Inside, you can see some new features.  As in the previous Civic, the dash is in two tiers.  There is a multi-purpose screen that can show your trip distance, average fuel economy and miles to empty as well as your stereo settings.  Next to the digital speedometer is a shift light.  The three shift lights come on sequentially as you approach the 7000 rpm redline.  Next to the shift light is another light that comes on around 5200 rpm when the VTEC system engages.  With the stock exhaust it is hard to hear the difference in the sound of the engine but with a good high performance exhaust the sound of the VTEC system engaging the top end cam lobes is fantastic.   

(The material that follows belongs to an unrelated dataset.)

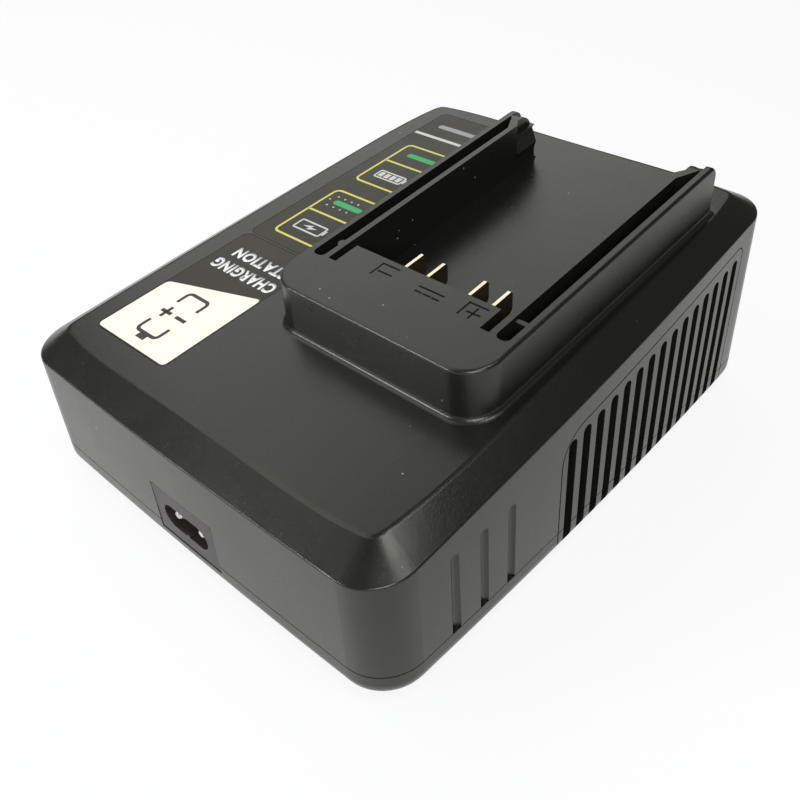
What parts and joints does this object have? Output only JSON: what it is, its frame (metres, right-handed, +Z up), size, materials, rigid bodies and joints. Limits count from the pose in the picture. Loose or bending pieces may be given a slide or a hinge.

What is really nice about the Civic Si is that it can be such a beast one minute and such a quiet economy car another minute.  The result is that the Civic Si retains very good fuel economy.  The EPA rates the Si as 22 mpg in the city and 31 mpg on the freeway.  We managed to get 30 mpg on the freeway.

The Civic Si's Shifter
Handling of the Civic Si is very good and the car really enjoys tight twisty roads.  The standard limited slip differential is a welcome addition that many manufacturers are too cheap to provide.  In the Civic Si, it is standard and works great to give you good traction when exiting those tight turns.  The standard 215/45-17 tires are not really performance tires and are more of an all season tire designed to be quiet and work well in most environments.  A set of real summer performance tires would really help make the car a lot more fun to drive. Fortunately, you can choose summer tires as an option straight from the factory for a few hundred dollars more.

The competition is getting tougher.  Many of the Civic Si’s competition offer more powerful turbocharged engines and some offer better handling.  The Civic Si prices make the car much more affordable as the competition tends to be more expensive.  Si prices start out at $22,355 for the Coupe and can go up to $24,000 if you choose every option. The price difference along with the Civics’ track record of reliability, performance and durability can make the Civic an easy recommendation for almost anyone.